El cura que sentía que lo hacía mal
Como todos los sacerdotes del mundo, no pasa un día sin que busquen al Padre Sergio para platicar y preguntarle qué hacer ante distintas situaciones: “Fíjese que mi suegra está en contra mía, me dan ganas de alejarme de ella y dejarle de hablar, ¿me recomienda que lo haga?; mi abuelo nos dejó una herencia a todos, pero unos no se la merecen, ¿conviene que haga justicia?; padre ya no aguanto a mi esposo, sus insultos, sus maltratos, me dan ganas de dejarlo, ¿cree que sea conveniente?; siento que todo me ha salido mal en la vida, todos mis esfuerzos han sido en vano, estoy cansada, ¿qué hago…?
En fin, son muchas preguntas cómo estas las que me hacen todos los días. Siempre trato de escuchar con el corazón y de iluminarles con algunas palabras de esperanza, invitándolos a hacer el bien, a que le pidan fuerza a Dios para seguir adelante y recordándoles que más vale padecer una injusticia que cometerla.
Pero lo que más hago es rezar por ellos, especialmente en la Eucaristía cuando tengo entre mis manos a mi Señor le digo: “Te encargo a tal persona y también a aquella, ayúdales para que tomen las mejores decisiones para gloria Tuya y beneficio de sus familias…”.
Pero el otro día llegaron a mí en una sola tarde infinidad de problemas y sentía que mis consejos eran muy pobres. Cuando llegué a la Misa era un mar de angustia, seguía pensando en cómo lo haría para orientarlos. Y justo después de la consagración tartamudeé en varias ocasiones, y me recriminé: “Lo estás diciendo mal”.
Y en ese momento alcancé a escuchar a mi dulce Jesús: “Así es, lo estás diciendo mal, tú no podrás ayudarlos, diles que me pregunten a Mí ‘qué haría Yo en su lugar’ y les indicaré el camino”.
Me había equivocado, no solo en el tartamudeo sino en la manera de querer auxiliar. Jesús tenía razón, ¿quién mejor que Él para decirnos qué hacer? Así que me propuse para la siguiente no preocuparme tanto y más bien alentarlos para que se acercaran a Dios y le pidieran consejo a Él mismo.
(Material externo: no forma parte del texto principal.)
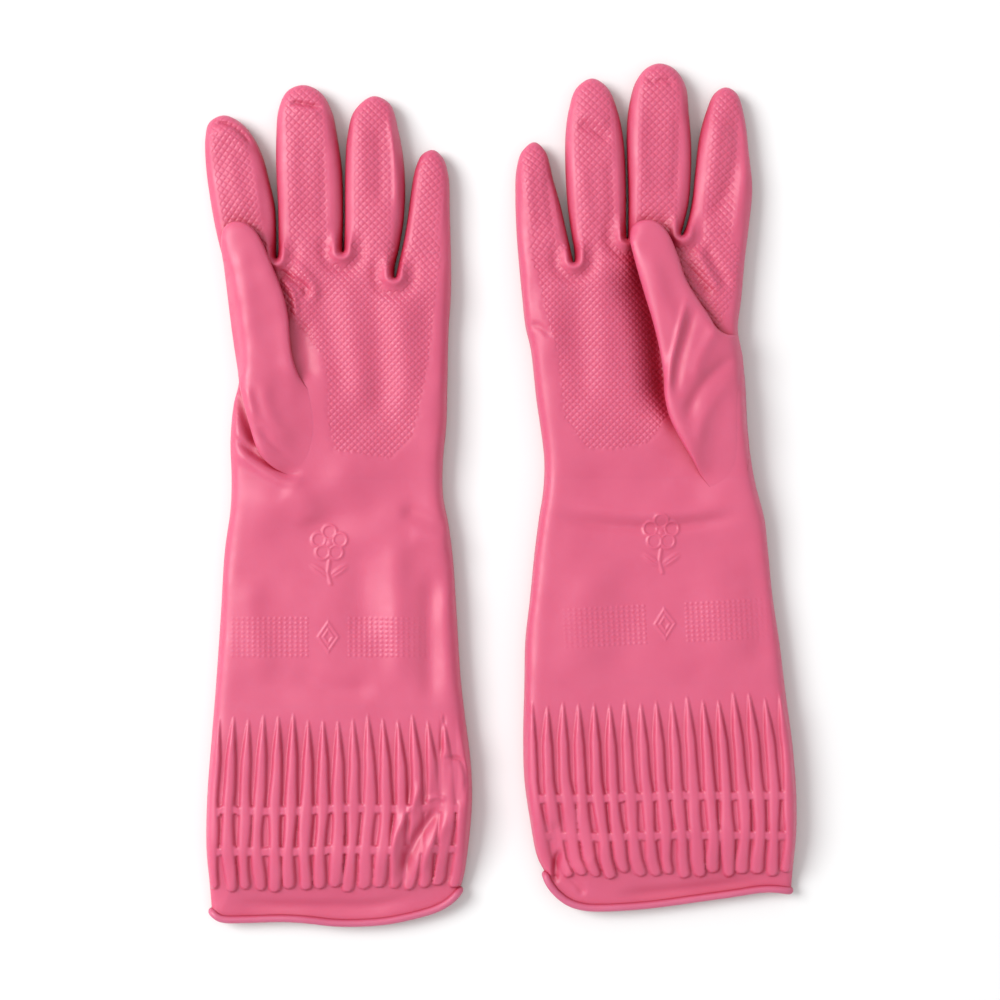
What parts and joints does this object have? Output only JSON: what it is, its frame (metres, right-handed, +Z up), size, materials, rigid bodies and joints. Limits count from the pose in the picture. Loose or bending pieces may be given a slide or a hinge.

Esa misma noche antes de salir de la capilla se presentó un señor que quería hablar conmigo. Me contó que su papá fue muy cruel con él toda su vida; prácticamente había crecido entre insultos y golpes, además nunca quiso apoyarlo a él y a sus hermanos para ir a la escuela, sin contar que a su mamá sólo le sabía dar ordenes con gritos, así que en cuanto pudo se alejó de él y ya tenía más de 30 años que no lo veía; pero hacía una semana una tía le contó que lo están dializando, que estaba muy débil y que nadie de la familia le quería ayudar, y por fin me preguntó: “Padre, gracias a Dios tengo una familia, soy muy feliz, sé que mi esposa y mis hijos con gusto recibirán a mi papá, pero creo que no es justo que ahora yo le ayude después de todo lo que él nos hizo sufrir a mí, a mi mamá y a mis hermanos, ¿verdad que no estoy obligado a ayudarle?”.
Le di un abrazo: “Hijo, lamento todo lo que has sufrido y entiendo que no se te haga justo, te pido de favor que me acompañes, te voy a abrir la capilla del Santísimo y quiero que le preguntes a Nuestro Señor ‘qué haría Él en tu lugar’”.
Al cabo de una media hora volvió y me dijo entre lágrimas: “Padre, lo voy a recibir, gracias a mi padre tengo la vida, lo recibiré en mi casa y le ayudaré en todo lo que pueda…”.
Me fui a dormir muy alegre, sentía que ese día descansaría como nunca. Dios una vez más me mostró que los problemas los arregla Él, que yo solo debo acercarlos a Él; también me recordó lo fácil que sería nuestra vida si tan sólo lo invitáramos a ella.
Muchas cosas nos salen mal porque no pensamos en preguntarle a Jesús ‘qué haría Él en nuestro lugar’. cuánto me gustaría encontrarme a todos los que están atravesando por una dificultad o que necesitan tomar una decisión para decirles: No temas, ni te desgastes tanto, Dios te ama, está contigo y te ayudará, solamente ponte de rodillas ante Él y pregúntale ‘mi buen Jesús, ¿qué harías Tú en mi lugar?’.